On the fifth and last point urged by appellants we are satisfied from an inspection of the letters of January and February, 1911, set forth in the statement of facts, that there was a distinct proposal by plaintiffs, understood and *658accepted by defendants, that there was to be paid a regular scale of prices for services in the litigation, and in case of a settlement before or after the suggested litigation there was then to be paid, over and above such agreed basis for charges, an additional sum equal to twenty per cent, of any sum paid by way of settlement, as a compensation for obtaining such a settlement. The parties so agreed and must be bound thereby. Furthermore, the defendants made efficient use of such claim by obtaining on account thereof an increase of $2,500 from the Hoffmann-Billings Company in the final settlement.

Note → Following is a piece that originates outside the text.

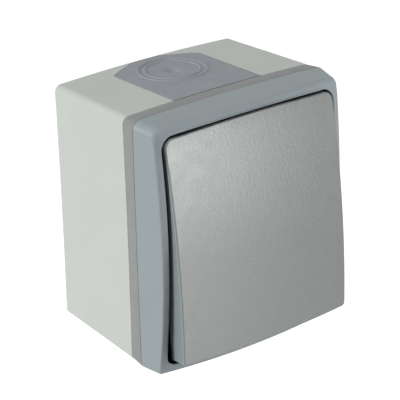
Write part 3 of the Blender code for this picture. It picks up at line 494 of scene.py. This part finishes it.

Both parties having moved for a directed verdict, the court might well have, under sec. 2857a, Stats., ordered judgment for plaintiff without submitting to the jury the questions which it did. There was no error in the court’s changing the answer of the jury to the second question and finding as a matter of law that the contract was as contended by plaintiffs, and particularly so when the jury, upon the evidence, by their answer to the fourth question had determined that the contrary view asserted by the defendants was not the correct one. The court was clearly right in directing judgment for the plaintiffs as it did.

By the Court. — Judgment affirmed.

Kerwin and Rosenberry, JJ., took no part.